▶ TASK TO COMPLETE
Within the material below, locate the line with "# The ribs join" and the line with "for node in", then return those two lines and all lines between them, exactly as written.
─── ITEMS ───
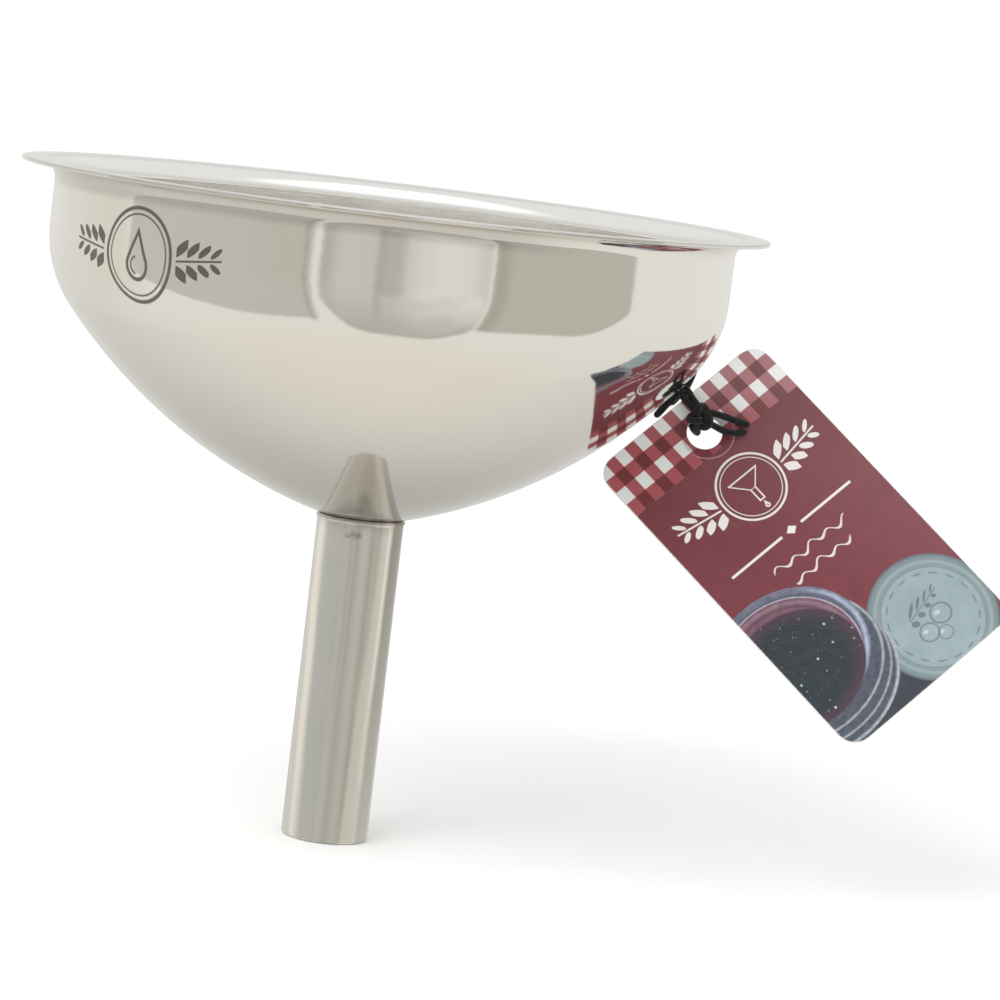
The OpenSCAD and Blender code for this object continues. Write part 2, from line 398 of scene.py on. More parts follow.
def arc_points(start, end, curvature, pieces):
    """The points that cut the arc of that curvature from start to end into equal pieces."""
    ahead = (end - start).normalized()
    left = Vector((-ahead.y, ahead.x))
    half_turn = asin(0.5 * (end - start).length * curvature)
    points = []
    for k in range(1, pieces):
        heading = half_turn * (2 * k / pieces - 1)
        along = (sin(heading) + sin(half_turn)) / curvature
        aside = (cos(half_turn) - cos(heading)) / curvature
        points.append(start + along * ahead + aside * left)
    return points


def piece_curvature(bend, i, j):
    """The curvature from point i to point j, taken from whichever lies well inside an arc."""
    for inner, outer in ((bend[i], bend[i - 1]), (bend[j], bend[(j + 1) % len(bend)])):
        if abs(inner - outer) < 0.1 * abs(inner):
            return inner
    return 0.0


def refined(outline, edge_r):
    """The outline with its corners rounded by edge_r and its arcs cut into short pieces."""
    sharp = radians(25)
    step = 0.5 * MM
    round_steps = 4
    straight = 1e-3
    count = len(outline)
    corner = [abs(turn_at(outline, i)) > sharp for i in range(count)]
    bend = [0.0 if corner[i] else curvature_at(outline, i) for i in range(count)]
    result = []
    for i in range(count):
        j = (i + 1) % count
        here, after = outline[i], outline[j]
        ahead = (after - here).normalized()
        first, last = here, after
        if corner[i]:
            back = (outline[i - 1] - here).normalized()
            for k in range(round_steps + 1):
                u = k / round_steps
                result.append(
                    (1 - u) ** 2 * (here + back * edge_r)
                    + 2 * u * (1 - u) * here
                    + u * u * (here + ahead * edge_r)
                )
            first = result[-1]
        else:
            result.append(here.copy())
        if corner[j]:
            last = after - ahead * edge_r
        curvature = 0.0 if corner[i] or corner[j] else piece_curvature(bend, i, j)
        pieces = max(1, round((last - first).length / step)) if abs(curvature) > straight else 1
        result += arc_points(first, last, curvature, pieces)
    return result


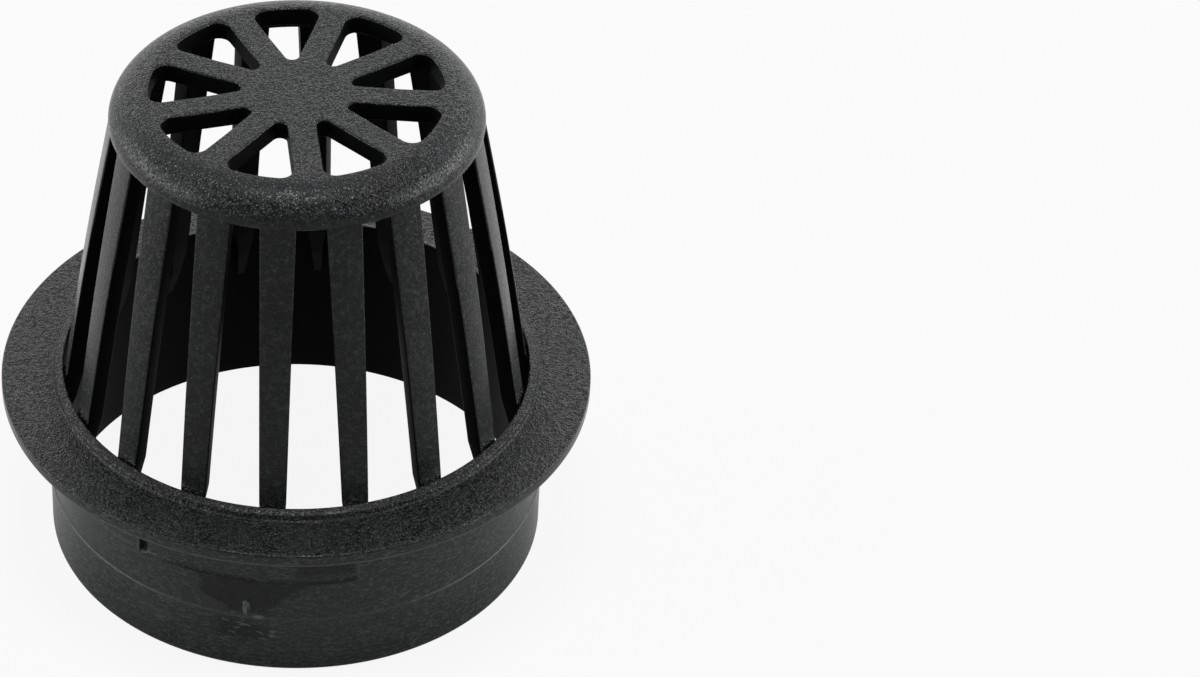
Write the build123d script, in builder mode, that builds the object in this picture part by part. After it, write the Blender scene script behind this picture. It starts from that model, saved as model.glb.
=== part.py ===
from build123d import *
import math
import os

# An atrium grate for a four inch drain: one moulding in black polyethylene.
# A plain skirt plugs into the pipe socket, a flange seats on its rim, and a
# tapering cage of ribs carries a round cap with a rosette of windows.
# The frame has its origin in the middle of the bottom edge, +Z up the axis.

# Skirt and the bore inside it.
skirt_diameter = 106.5
skirt_wall = 2.4
skirt_length = 37.4
skirt_edge_radius = 1.9
bore_edge_radius = 0.3
bore_draft = 1.5
ledge_height = 14.6
ledge_step = 0.15

# Flange, with a rounded bead that stands up round the bore.
flange_diameter = 126.0
flange_thickness = 2.9
flange_edge_radius = 0.5
seat_corner_radius = 0.4
bead_width = 2.2
bead_height = 1.9
bead_flank = 0.5
bead_foot_radius = 0.6
bead_outer_radius = 0.8
bead_inner_radius = 0.5

# Cap.
grate_height = 111.2
cap_diameter = 77.3
cap_flat_diameter = 61.4
cap_shoulder_drop = 6.3
cap_rim_drop = 7.2
cap_rim_draft = 0.1
cap_plate = 4.1

# Windows in the cap, which leave straight spokes and a small hub.
window_count = 9
window_outer_radius = 30.3
spoke_width = 6.0
window_corner_radius = 2.6
window_apex_radius = 1.5
first_window_angle = 14.7

# Ribs of the cage.
rib_count = 18
rib_head_width = 7.0
rib_foot_width = 5.5
rib_depth = 3.8
rib_side_draft = 16.0
rib_foot_gap = 0.6
cap_overhang = 0.3
rib_head_bite = 1.2
cap_rim_inset = 0.3

# Lower ends of the ribs, which narrow and run out in the wall of the bore.
knee_drop = 7.2
knee_width = 4.3
knee_depth = 2.8
tip_drop = 14.2
tip_width = 2.4
tip_depth = 0.1
wall_bite = 0.9

# Shallow pocket in the skirt under the flange, with a deeper notch at one end.
pocket_start_angle = 232.0
pocket_arc = 52.0
pocket_height = 24.2
pocket_depth = 0.5
notch_arc = 1.6
notch_height = 3.4
notch_depth = 1.0

# Sizes that follow from the ones above.
skirt_radius = skirt_diameter / 2
upper_skirt_radius = skirt_radius - ledge_step
flange_radius = flange_diameter / 2
flange_top = skirt_length + flange_thickness
bead_top = flange_top + bead_height
bore_slope = math.tan(math.radians(bore_draft))
bore_foot_radius = skirt_radius - skirt_wall
bore_mouth_radius = bore_foot_radius - bead_top * bore_slope
bead_foot = bore_mouth_radius + bead_width
cap_radius = cap_diameter / 2
cap_flat_radius = cap_flat_diameter / 2
cap_shoulder = grate_height - cap_shoulder_drop
cap_rim_bottom = grate_height - cap_rim_drop
cap_rim_radius = cap_radius - cap_rim_draft
cap_underside = grate_height - cap_plate
rib_foot_radius = bore_mouth_radius - rib_foot_gap
rib_head_radius = cap_rim_radius - cap_overhang
rib_slope = (rib_foot_radius - rib_head_radius) / (cap_rim_bottom - bead_top)
rib_taper = (rib_head_width - rib_foot_width) / (cap_rim_bottom - bead_top)
first_rib_angle = first_window_angle - 180 / rib_count
rib_top = cap_rim_bottom + rib_head_bite


def bore_radius(height):
    """Radius of the bore wall, which narrows upwards by its draft."""
    return bore_foot_radius - height * bore_slope


def rib_radius(height):
    """Radius of a rib's outer face, which lies on a cone."""
    return rib_foot_radius - (height - bead_top) * rib_slope


def rib_width(height):
    """Width of a rib's outer face, which grows evenly towards the cap."""
    return rib_foot_width + (height - bead_top) * rib_taper


def rib_section(outer_radius, inner_radius, outer_width):
    """Corners of a rib's section: a trapezium that narrows towards the axis."""
    side_draft = math.tan(math.radians(rib_side_draft))
    inner_width = outer_width - 2 * (outer_radius - inner_radius) * side_draft
    return [
        (outer_radius, outer_width / 2),
        (inner_radius, inner_width / 2),
        (inner_radius, -inner_width / 2),
        (outer_radius, -outer_width / 2),
    ]


# Skirt, flange and bead are one turned section.
with BuildPart() as skirt_and_flange:
    with BuildSketch(Plane.XZ):
        with BuildLine():
            FilletPolyline(
                (bore_foot_radius, 0),
                (skirt_radius, 0),
                (skirt_radius, ledge_height),
                (upper_skirt_radius, ledge_height + ledge_step),
                (upper_skirt_radius, skirt_length),
                (flange_radius, skirt_length),
                (flange_radius, flange_top),
                (bead_foot, flange_top),
                (bead_foot - bead_flank, bead_top),
                (bore_mouth_radius, bead_top),
                radius=[
                    bore_edge_radius,
                    skirt_edge_radius,
                    0,
                    0,
                    seat_corner_radius,
                    flange_edge_radius,
                    flange_edge_radius,
                    bead_foot_radius,
                    bead_outer_radius,
                    bead_inner_radius,
                ],
                close=True,
            )
        make_face()
    revolve(axis=Axis.Z)

# The pocket is a shallow arc cut from the skirt, up to the flange.
with BuildPart() as pocket:
    with BuildSketch(Plane.XZ.rotated((0, 0, pocket_start_angle))):
        with Locations((upper_skirt_radius - pocket_depth, pocket_height)):
            Rectangle(
                pocket_depth + seat_corner_radius + ledge_step,
                skirt_length - pocket_height,
                align=(Align.MIN, Align.MIN),
            )
    revolve(axis=Axis.Z, revolution_arc=pocket_arc)
    with BuildSketch(Plane.XZ.rotated((0, 0, pocket_start_angle))):
        with Locations((upper_skirt_radius - notch_depth, pocket_height)):
            Rectangle(notch_depth, notch_height, align=(Align.MIN, Align.MIN))
    revolve(axis=Axis.Z, revolution_arc=notch_arc)

# The cap is a turned plate with a rounded shoulder and a short rim below. The
# rim reaches inwards just past the ribs' inner faces, and takes their heads.
cap_inner_radius = rib_radius(rib_top) - rib_depth - cap_rim_inset
with BuildPart() as cap:
    with BuildSketch(Plane.XZ):
        with BuildLine():
            Polyline(
                (cap_radius, cap_shoulder),
                (cap_rim_radius, cap_rim_bottom),
                (cap_inner_radius, cap_rim_bottom),
                (cap_inner_radius, cap_underside),
                (0, cap_underside),
                (0, grate_height),
                (cap_flat_radius, grate_height),
            )
            EllipticalCenterArc(
                (cap_flat_radius, cap_shoulder),
                cap_radius - cap_flat_radius,
                cap_shoulder_drop,
                arc_size=90,
            )
        make_face()
    revolve(axis=Axis.Z)

# A window is a sector of the plate, less half a spoke's width on either side.
half_pitch = 180 / window_count
half_spoke = spoke_width / 2
apex_distance = half_spoke / math.sin(math.radians(half_pitch))
half_window = half_pitch - math.degrees(math.asin(half_spoke / window_outer_radius))
with BuildSketch() as window:
    with BuildLine():
        rim_arc = CenterArc((0, 0), window_outer_radius, -half_window, 2 * half_window)
        Polyline(rim_arc @ 1, (apex_distance, 0), rim_arc @ 0)
    make_face()
    fillet(window.vertices().sort_by(Axis.X)[1:], window_corner_radius)
    fillet(window.vertices().sort_by(Axis.X)[0], window_apex_radius)

with BuildPart() as windows:
    with BuildSketch(Plane.XY.offset(cap_underside)):
        with PolarLocations(0, window_count, start_angle=first_window_angle):
            add(window.sketch)
    extrude(amount=cap_plate)

# A rib tapers from the cap down to the bead, then narrows over a knee to a tip.
knee_height = bead_top - knee_drop
tip_height = bead_top - tip_drop
rib_stations = [
    (rib_top, rib_radius(rib_top), rib_depth, rib_width(rib_top)),
    (bead_top, rib_foot_radius, rib_depth, rib_foot_width),
    (knee_height, bore_radius(knee_height) + wall_bite, knee_depth + wall_bite, knee_width),
    (tip_height, bore_radius(tip_height) + wall_bite, tip_depth + wall_bite, tip_width),
]
with BuildPart() as rib:
    for upper, lower in zip(rib_stations, rib_stations[1:]):
        for height, outer_radius, depth, width in (upper, lower):
            with BuildSketch(Plane.XY.offset(height)):
                Polygon(*rib_section(outer_radius, outer_radius - depth, width), align=None)
        loft(ruled=True)

# The ribs join the cap to the skirt: the whole grate is one solid.
with BuildPart() as atrium_grate:
    add(skirt_and_flange.part)
    add(pocket.part, mode=Mode.SUBTRACT)
    add(cap.part)
    with PolarLocations(0, rib_count, start_angle=first_rib_angle):
        add(rib.part)
    add(windows.part, mode=Mode.SUBTRACT)

atrium_grate.part.label = "atrium_grate"
os.makedirs("parts", exist_ok=True)
export_step(atrium_grate.part, "parts/atrium_grate.step")
print("solids", len(atrium_grate.part.solids()), "volume", round(atrium_grate.part.volume))
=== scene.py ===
# %% [markdown]
# # An atrium grate, dressed from its solid
#
# The object is a drain grate about the size of a large mug, moulded in one
# shot of black polyethylene. A plain skirt plugs into a pipe, a flange stops
# it at the pipe's rim, and a tapering cage of ribs carries a round cap with
# a rosette of windows. The solid model already has the right sizes. What this
# script adds is the look: soft moulded edges, a fine grain, and light that
# shows them.

import math

import bmesh
import bpy
import numpy as np
from mathutils import Matrix, Vector


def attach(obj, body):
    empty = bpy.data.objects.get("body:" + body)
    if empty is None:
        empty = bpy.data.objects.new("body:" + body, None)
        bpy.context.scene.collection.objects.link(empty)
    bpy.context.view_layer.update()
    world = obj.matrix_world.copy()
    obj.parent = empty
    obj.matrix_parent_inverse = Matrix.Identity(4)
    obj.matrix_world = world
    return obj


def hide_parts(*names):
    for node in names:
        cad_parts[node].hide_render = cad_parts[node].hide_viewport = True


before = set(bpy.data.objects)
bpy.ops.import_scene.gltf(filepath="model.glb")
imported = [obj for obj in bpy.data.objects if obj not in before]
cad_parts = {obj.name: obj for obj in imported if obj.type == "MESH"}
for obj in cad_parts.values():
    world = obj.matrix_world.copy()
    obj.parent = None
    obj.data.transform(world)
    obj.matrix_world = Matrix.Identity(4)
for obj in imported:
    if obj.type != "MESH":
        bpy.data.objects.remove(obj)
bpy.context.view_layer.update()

# %% [markdown]
# ## Sizes
#
# Blender works in metres here, but a moulding is easier to think about in
# millimetres. Every size of a piece is in millimetres, and a surface is
# turned into metres once, when it becomes a mesh. Angles round the axis are
# in degrees from the front, and grow to the right. The sizes that several
# pieces share come first. A piece's own sizes stand beside its surface.

# %% Sizes that the pieces share
SKIRT_RADIUS = 53.25
SKIRT_WALL = 2.4
SKIRT_LENGTH = 37.4
FLANGE_RADIUS = 63.0
FLANGE_THICKNESS = 2.9
FLANGE_TOP = SKIRT_LENGTH + FLANGE_THICKNESS
BEAD_HEIGHT = 1.9
BEAD_TOP = FLANGE_TOP + BEAD_HEIGHT
BORE_DRAFT = 1.5
BORE_SLOPE = math.tan(math.radians(BORE_DRAFT))
BORE_FOOT = SKIRT_RADIUS - SKIRT_WALL
BORE_MOUTH = BORE_FOOT - BEAD_TOP * BORE_SLOPE
CAP_TOP = 111.2
CAP_PLATE = 4.1
CAP_UNDERSIDE = CAP_TOP - CAP_PLATE
CAP_SHOULDER_DROP = 6.3
CAP_SHOULDER = CAP_TOP - CAP_SHOULDER_DROP
CAP_RIM_DROP = 7.2
CAP_RIM_BOTTOM = CAP_TOP - CAP_RIM_DROP
CAP_FLAT_RADIUS = 30.7
CAP_RADIUS = 38.65
CAP_RIM_DRAFT = 0.1
CAP_RIM_RADIUS = CAP_RADIUS - CAP_RIM_DRAFT
WINDOW_COUNT = 9
RIB_COUNT = 18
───
▶ OUTPUT
# The ribs join the cap to the skirt: the whole grate is one solid.
with BuildPart() as atrium_grate:
    add(skirt_and_flange.part)
    add(pocket.part, mode=Mode.SUBTRACT)
    add(cap.part)
    with PolarLocations(0, rib_count, start_angle=first_rib_angle):
        add(rib.part)
    add(windows.part, mode=Mode.SUBTRACT)

atrium_grate.part.label = "atrium_grate"
os.makedirs("parts", exist_ok=True)
export_step(atrium_grate.part, "parts/atrium_grate.step")
print("solids", len(atrium_grate.part.solids()), "volume", round(atrium_grate.part.volume))
=== scene.py ===
# %% [markdown]
# # An atrium grate, dressed from its solid
#
# The object is a drain grate about the size of a large mug, moulded in one
# shot of black polyethylene. A plain skirt plugs into a pipe, a flange stops
# it at the pipe's rim, and a tapering cage of ribs carries a round cap with
# a rosette of windows. The solid model already has the right sizes. What this
# script adds is the look: soft moulded edges, a fine grain, and light that
# shows them.

import math

import bmesh
import bpy
import numpy as np
from mathutils import Matrix, Vector


def attach(obj, body):
    empty = bpy.data.objects.get("body:" + body)
    if empty is None:
        empty = bpy.data.objects.new("body:" + body, None)
        bpy.context.scene.collection.objects.link(empty)
    bpy.context.view_layer.update()
    world = obj.matrix_world.copy()
    obj.parent = empty
    obj.matrix_parent_inverse = Matrix.Identity(4)
    obj.matrix_world = world
    return obj


def hide_parts(*names):
    for node in names:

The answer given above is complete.